Yesterday’s graphs indicated that Nebraska converted at a higher percentage than the national average when facing situations between 3rd and 7, and 3rd and 13 yards to go. Much of this again can likely be attributed to Callahan’s scripted plays for facing this type of situation. These plays should be designed to meet at least one of the following three objectives:

1. Given the right rotation by the secondary, presents you with an opportunity for a deep throw down the field for a substantial gain.

2. If given the right one-on-one match up, allows your receiver to run a good route whereby the catch should, at a minimum gain the yards needed for the first down.

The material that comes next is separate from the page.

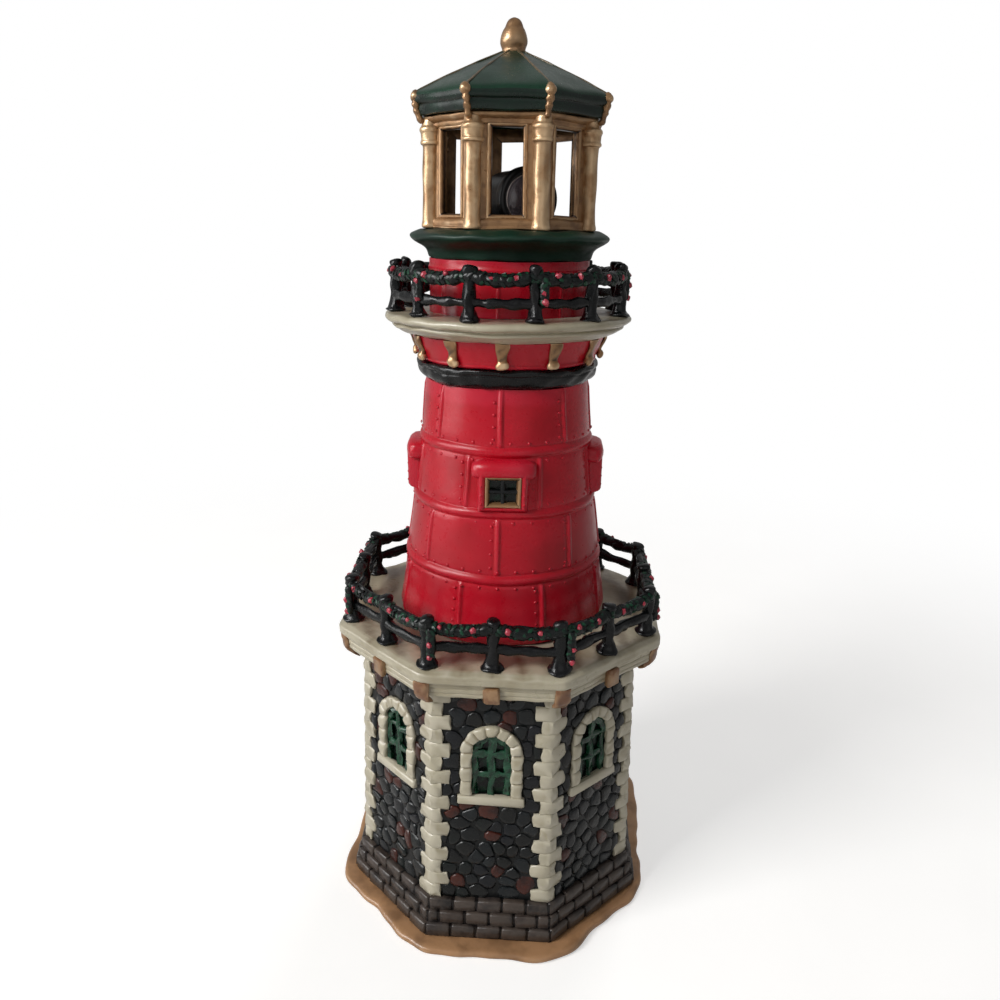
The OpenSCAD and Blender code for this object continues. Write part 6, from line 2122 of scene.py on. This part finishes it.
@dataclass
class Studio:
    """Camera, lights, floor and surroundings."""

    focal_px: float = 850.0
    frame_px: float = 1000.0
    distance: float = 257.7
    height: float = 214.7
    pitch: float = math.radians(17.89)
    roll: float = math.radians(1.13)
    yaw: float = math.radians(-0.3)
    azimuth: float = math.radians(2.78)
    soft_sky: float = 0.17
    floor_glow: float = 0.50
    mirror_share: float = 0.22
    floor_reach: float = 6.0
    lamps: tuple[Lamp, ...] = (
        Lamp("key", (-0.85, -0.62, 0.80), 0.50, 13.2),
        Lamp("fill", (0.35, -1.15, 0.55), 0.8, 1.0),
        Lamp("rear", (0.35, 1.05, 0.80), 0.45, 4.2, mirrored=False),
        Lamp("window", (-1.15, -0.30, 0.42), 0.7, 9.0, lights=False))

    def camera(self) -> None:
        """Places the camera where the photograph was taken from."""
        a, q, r, y = self.azimuth, self.pitch, self.roll, self.yaw
        place = np.array([self.distance * math.sin(a), -self.distance * math.cos(a), self.height])
        ahead = np.array([-math.sin(a), math.cos(a), 0])
        right = np.array([math.cos(a), math.sin(a), 0])
        ahead, right = (ahead * math.cos(y) + right * math.sin(y),
                        right * math.cos(y) - ahead * math.sin(y))
        look = ahead * math.cos(q) - UP * math.sin(q)
        rise = UP * math.cos(q) + ahead * math.sin(q)
        across = right * math.cos(r) + rise * math.sin(r)
        upward = rise * math.cos(r) - right * math.sin(r)
        data = bpy.data.cameras.new("camera")
        data.sensor_width = 36.0
        data.lens = 36.0 * self.focal_px / self.frame_px
        data.clip_start = 0.01
        obj = bpy.data.objects.new("camera", data)
        set_down(obj, (across, upward, -look), place * MM)
        bpy.context.scene.camera = obj

    def seen(self, tree: Tree) -> Sock:
        """How white a ray sees the background: 1 for rays from the camera or through glass, and
        a share of it for mirrored ones.

        Args:
            tree: Tree of the floor or the world.

        Returns:
            The factor.
        """
        path = tree.node("LightPath")
        seen = tree.out(path, "Is Camera Ray").most(tree.out(path, "Is Transmission Ray"))
        return seen.most(tree.out(path, "Is Glossy Ray") * self.mirror_share)

    def floor(self) -> None:
        """A pale floor that keeps the shadow and looks white to the camera."""
        mesh = bpy.data.meshes.new("floor")
        far = self.floor_reach
        mesh.from_pydata([(-far, -far, 0), (far, -far, 0), (far, far, 0), (-far, far, 0)], [],
                         [(0, 1, 2, 3)])
        tree = Tree(bpy.data.materials.new("floor_paint"))
        pale = tree.mix(tree.noise(40.0), srgb(222, 220, 217), srgb(214, 212, 209))
        diffuse = tree.out(tree.node("BsdfDiffuse", {}, {"Color": pale}))
        glow, white = (tree.out(tree.node("Emission", {}, {"Color": WHITE, "Strength": strength}))
                       for strength in (self.floor_glow, 1.0))
        both = tree.out(tree.node("AddShader", {}, {0: diffuse, 1: glow}))
        away = tree.node("VectorMath", {"operation": "LENGTH"}, {0: tree.place()})
        reach = tree.out(away, "Value").ramp(0.18, 0.55)
        seen_floor = tree.out(tree.node("MixShader", {}, {0: reach, 1: both, 2: white}))
        shader = tree.node("MixShader", {}, {0: self.seen(tree), 1: diffuse, 2: seen_floor})
        mesh.materials.append(tree.finish(tree.out(shader)))
        obj = bpy.data.objects.new("floor", mesh)
        bpy.context.scene.collection.objects.link(obj)

    def world(self) -> None:
        """Soft even light, with white behind the object."""
        world = bpy.data.worlds.new("surroundings")
        bpy.context.scene.world = world
        tree = Tree(world)
        soft, white = (
            tree.out(tree.node("Background", {}, {"Color": WHITE, "Strength": strength}))
            for strength in (self.soft_sky, 1.0))
        mix = tree.node("MixShader", {}, {0: self.seen(tree), 1: soft, 2: white})
        tree.finish(tree.out(mix))

    def build(self) -> None:
        """Sets up the whole studio."""
        bpy.context.scene.view_settings.view_transform = "Standard"
        self.camera()
        for lamp in self.lamps:
            lamp.build()
        self.floor()
        self.world()


def main() -> None:
    """Builds the sub-assemblies in order and reports each piece."""
    logging.basicConfig(level=logging.INFO, format="%(name)s: %(message)s", force=True)
    Studio().build()
    Works().build()
    lower = Railing("lower", base_z=96.61, corner_r=49.6, eight_sided=True, posts=16,
                    phase=-math.pi / 2, post=(1.75, 3.1, 15.2), bar_r=1.25, bar_z=(6.0, 11.7),
                    garland_r=2.0, sag=1.3, out_up=(0.3, 0.9), tails=8,
                    tail_phase=math.radians(-67.5), tail_shift=2.4, tail_drop=7.5,
                    berries=(0.24, 0.7), nodes=("lower_railing", "lower_garland"), seed=60)
    upper = Railing("upper", base_z=190.61, corner_r=33.1, eight_sided=False, posts=12,
                    phase=math.radians(15), post=(1.6, 2.6, 14.5), bar_r=1.05, bar_z=(4.9, 11.2),
                    garland_r=2.0, sag=1.0, out_up=(0.25, 0.4), tails=6,
                    tail_phase=math.radians(-75), tail_shift=2.0, tail_drop=6.0,
                    berries=(0.28, 0.68), nodes=("upper_railing", "upper_garland"), seed=61)
    for part in (Ground(), StoneHouse(), Deck(), lower, Tower(), Gallery(), upper, Lantern(),
                 Roof(), Beacon()):
        log.info("building %s", type(part).__name__)
        part.build()


if __name__ == "__main__":
    main()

3. Provides the quarterback, by way of a dump-off to a primary receiver, with a receiver who has a chance to make an easy catch, allowing him to try to make a move that will enable him to gain the distance needed after the catch.

By scripting plays with these objectives in mind, and having the players in place to make the plays, Callahan has helped the team to improve immensely on third and long. This has also gone a long ways toward improving the team’s overall success on third down. Next up will be spending time working on improving the team’s overall success on third and short. Knowing that, fans should not be surprised that another big back like Quentin Castille was signed this February.